Everything slowed down. She finished threading the remainder of the sheet through the slipknot. Her heart hammered, her palms slipping wetly against cotton. She had just half-turned to glance out the window at the parking lot when a sharp spike of agony slammed through her head and twisted.
I have you now, an old, lipless voice whispered, pulling, sinking in, and burning. I have you now. You’ve run a pretty course, my fine girl, but it’s over. Give in.
She was vaguely aware of cursing—Justin’s voice, a rough sound of effort, a sharp popping roar of gunfire and the sudden whistling as a knife clove air.
She was barely aware of her head hitting the floor with stunning force as the old voice burrowed past every defense Henderson and Miss Kate had taught her to painstakingly erect.
The slicing fishhook touched, speared through, and pulled her, shrieking, out of her own head.
She was struggling, thrashing, mental cords tearing as she fought to stay with herself, to deny him access, to deny any power over her.
His laughter, old and unspeakably foul, rotting from the inside, filled her brain as he chanted the name of the thing he wanted her to do.
Give in. Give in. The foulness spread, staining every layer of her mind with contagion—a virus, self-replicating.
She thought desperately of ocean, clean water, pure rain washing him away, blocking him out, barring access.
“Rowan!” Justin’s scream. Rage spilled through her, a feeling no more hers than the digging twisting thing in her mind. It was his anger; it closed around her like a suit of armor, but oh its black depth was frightening. “No!”
He beat at the old voice, smashed it back, and forced a weak cry from her throat.
Rowan thrashed both mentally and physically, her wrist hitting the edge of the upturned table with a solid, bruising impact.
A cord stretched between two elephants, Justin pulling from one side, the awful, dry, cracked voice pulling from the other.

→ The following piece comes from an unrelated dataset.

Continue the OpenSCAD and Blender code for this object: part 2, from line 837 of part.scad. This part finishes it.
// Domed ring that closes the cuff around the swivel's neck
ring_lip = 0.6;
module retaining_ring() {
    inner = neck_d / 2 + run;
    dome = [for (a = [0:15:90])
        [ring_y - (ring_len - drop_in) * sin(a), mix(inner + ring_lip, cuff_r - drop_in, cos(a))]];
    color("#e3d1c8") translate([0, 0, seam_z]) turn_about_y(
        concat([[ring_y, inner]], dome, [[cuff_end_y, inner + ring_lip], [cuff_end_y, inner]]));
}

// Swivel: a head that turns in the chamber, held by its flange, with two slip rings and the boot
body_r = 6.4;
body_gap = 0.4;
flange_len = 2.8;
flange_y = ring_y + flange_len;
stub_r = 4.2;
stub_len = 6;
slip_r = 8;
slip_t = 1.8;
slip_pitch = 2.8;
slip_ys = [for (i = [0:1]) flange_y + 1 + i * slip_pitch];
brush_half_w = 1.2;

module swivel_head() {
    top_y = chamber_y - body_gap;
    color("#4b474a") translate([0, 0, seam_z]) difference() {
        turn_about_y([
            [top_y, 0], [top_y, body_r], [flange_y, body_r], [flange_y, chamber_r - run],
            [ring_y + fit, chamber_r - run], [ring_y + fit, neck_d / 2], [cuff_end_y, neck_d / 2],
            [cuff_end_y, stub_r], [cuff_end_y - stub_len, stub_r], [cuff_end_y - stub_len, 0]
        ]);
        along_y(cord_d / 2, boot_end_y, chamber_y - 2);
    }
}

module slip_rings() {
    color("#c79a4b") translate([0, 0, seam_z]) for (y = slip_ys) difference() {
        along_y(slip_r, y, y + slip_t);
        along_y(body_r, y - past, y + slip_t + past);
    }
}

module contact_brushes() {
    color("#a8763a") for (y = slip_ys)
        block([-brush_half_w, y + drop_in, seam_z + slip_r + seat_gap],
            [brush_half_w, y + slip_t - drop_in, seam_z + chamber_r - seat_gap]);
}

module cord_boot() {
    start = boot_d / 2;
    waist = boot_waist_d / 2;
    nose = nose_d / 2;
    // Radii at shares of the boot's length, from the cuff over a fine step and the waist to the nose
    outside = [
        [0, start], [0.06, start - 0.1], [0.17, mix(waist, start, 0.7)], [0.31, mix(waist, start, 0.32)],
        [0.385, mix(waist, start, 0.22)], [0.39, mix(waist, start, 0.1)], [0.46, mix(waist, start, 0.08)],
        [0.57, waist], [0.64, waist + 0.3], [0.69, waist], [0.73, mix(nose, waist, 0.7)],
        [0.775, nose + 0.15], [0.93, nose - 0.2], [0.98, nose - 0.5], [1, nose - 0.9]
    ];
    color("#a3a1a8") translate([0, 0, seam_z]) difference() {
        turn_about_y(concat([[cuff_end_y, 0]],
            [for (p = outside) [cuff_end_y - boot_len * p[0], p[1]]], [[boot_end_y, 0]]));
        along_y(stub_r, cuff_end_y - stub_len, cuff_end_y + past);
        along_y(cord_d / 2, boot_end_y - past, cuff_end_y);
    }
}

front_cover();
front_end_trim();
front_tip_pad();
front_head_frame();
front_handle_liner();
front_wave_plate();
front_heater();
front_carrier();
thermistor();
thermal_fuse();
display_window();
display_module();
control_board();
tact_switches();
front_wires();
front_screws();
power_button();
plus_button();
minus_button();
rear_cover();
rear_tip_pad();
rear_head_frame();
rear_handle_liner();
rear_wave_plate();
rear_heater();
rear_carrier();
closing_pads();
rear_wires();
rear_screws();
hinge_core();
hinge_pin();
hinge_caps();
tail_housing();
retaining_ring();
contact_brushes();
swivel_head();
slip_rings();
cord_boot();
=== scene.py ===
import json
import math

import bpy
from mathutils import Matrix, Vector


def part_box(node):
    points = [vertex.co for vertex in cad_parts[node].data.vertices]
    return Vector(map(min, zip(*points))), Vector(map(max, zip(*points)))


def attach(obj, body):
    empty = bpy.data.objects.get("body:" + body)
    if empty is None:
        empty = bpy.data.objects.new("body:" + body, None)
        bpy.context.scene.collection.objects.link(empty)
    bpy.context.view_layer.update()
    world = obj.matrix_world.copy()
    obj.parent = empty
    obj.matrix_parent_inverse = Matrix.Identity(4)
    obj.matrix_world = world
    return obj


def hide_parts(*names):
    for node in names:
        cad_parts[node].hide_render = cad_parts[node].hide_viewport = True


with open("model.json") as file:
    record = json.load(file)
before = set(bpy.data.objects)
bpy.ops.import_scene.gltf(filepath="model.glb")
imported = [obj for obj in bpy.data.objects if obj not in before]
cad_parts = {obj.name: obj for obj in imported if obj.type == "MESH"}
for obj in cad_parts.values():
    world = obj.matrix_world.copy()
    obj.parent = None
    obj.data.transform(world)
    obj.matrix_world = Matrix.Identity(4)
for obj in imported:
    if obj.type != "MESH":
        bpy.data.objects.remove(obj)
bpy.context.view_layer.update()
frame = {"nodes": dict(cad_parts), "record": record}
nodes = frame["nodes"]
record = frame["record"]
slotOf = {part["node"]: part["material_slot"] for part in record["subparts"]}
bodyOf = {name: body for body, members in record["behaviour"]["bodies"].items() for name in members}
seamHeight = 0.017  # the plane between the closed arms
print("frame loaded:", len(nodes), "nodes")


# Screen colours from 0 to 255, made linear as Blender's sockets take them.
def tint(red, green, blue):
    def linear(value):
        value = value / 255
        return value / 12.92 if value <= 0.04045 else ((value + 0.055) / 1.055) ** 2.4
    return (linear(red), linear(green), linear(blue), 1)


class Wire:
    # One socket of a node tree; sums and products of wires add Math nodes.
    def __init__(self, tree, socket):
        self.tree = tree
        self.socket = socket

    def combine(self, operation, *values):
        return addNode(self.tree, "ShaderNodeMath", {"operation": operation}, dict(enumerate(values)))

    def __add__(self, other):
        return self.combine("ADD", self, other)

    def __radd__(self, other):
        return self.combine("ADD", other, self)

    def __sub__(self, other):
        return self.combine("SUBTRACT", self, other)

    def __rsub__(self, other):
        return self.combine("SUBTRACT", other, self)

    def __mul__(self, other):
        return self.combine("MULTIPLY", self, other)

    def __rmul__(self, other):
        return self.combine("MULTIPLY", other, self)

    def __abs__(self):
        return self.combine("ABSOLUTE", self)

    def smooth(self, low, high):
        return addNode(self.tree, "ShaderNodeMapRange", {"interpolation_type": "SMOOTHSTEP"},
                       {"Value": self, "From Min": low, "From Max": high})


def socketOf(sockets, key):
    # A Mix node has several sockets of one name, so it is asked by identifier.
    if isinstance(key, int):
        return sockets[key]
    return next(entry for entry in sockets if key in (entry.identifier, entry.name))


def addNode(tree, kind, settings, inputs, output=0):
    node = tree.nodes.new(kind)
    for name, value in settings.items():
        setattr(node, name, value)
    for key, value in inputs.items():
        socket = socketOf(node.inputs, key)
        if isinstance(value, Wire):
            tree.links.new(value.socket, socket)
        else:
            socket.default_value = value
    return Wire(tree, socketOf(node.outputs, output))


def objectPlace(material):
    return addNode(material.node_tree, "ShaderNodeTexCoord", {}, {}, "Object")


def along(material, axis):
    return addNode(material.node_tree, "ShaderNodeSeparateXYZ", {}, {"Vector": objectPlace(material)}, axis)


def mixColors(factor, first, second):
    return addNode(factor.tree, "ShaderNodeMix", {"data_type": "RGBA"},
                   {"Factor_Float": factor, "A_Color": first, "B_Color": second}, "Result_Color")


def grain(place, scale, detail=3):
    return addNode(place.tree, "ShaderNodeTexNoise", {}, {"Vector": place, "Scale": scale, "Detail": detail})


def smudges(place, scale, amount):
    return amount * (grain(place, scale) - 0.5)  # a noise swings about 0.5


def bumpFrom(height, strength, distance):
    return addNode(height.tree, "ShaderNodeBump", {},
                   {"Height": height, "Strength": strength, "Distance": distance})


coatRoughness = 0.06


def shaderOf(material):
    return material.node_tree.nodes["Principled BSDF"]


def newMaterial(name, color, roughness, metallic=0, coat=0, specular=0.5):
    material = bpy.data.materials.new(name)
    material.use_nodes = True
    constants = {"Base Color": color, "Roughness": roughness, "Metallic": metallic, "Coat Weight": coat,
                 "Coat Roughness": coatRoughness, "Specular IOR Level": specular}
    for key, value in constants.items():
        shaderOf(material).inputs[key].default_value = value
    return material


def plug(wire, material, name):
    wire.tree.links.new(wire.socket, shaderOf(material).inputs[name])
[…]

That rotten fractured tone had smashed through her defenses and sank its greedy claws, but Justin’s black fury pulled her back. He was linked to her far more deeply.
More deeply than even she had suspected.
Then, as quickly as it had arrived the voice retreated, leaving behind a sick unsteady feeling and the cold weight of a gun jammed against the temple.
“Let go of her.” Justin’s voice, low and harsh, as he pulled the hammer back. “Now, Carson.”
“You kill me, it kills her.” The voice quavered, soaked in an old man’s helpless evil. Fury again, burning under her skin, rage so deep and wide it could consume her.
Rowan screamed, but all that arrived was a thready, weak whisper. The voice dug in, tearing, causing damage wherever it could. Give in. Give in. Give in to me, let me IN—
A blinding flash. Justin, reaching through her again. It was dangerous for him to split his focus like this. She struggled to lift her head, to fight whatever had struck her so hard.
Pain, a flash along her upper arm. She heard another low curse, and then a meaty thunk as if someone had split a watermelon.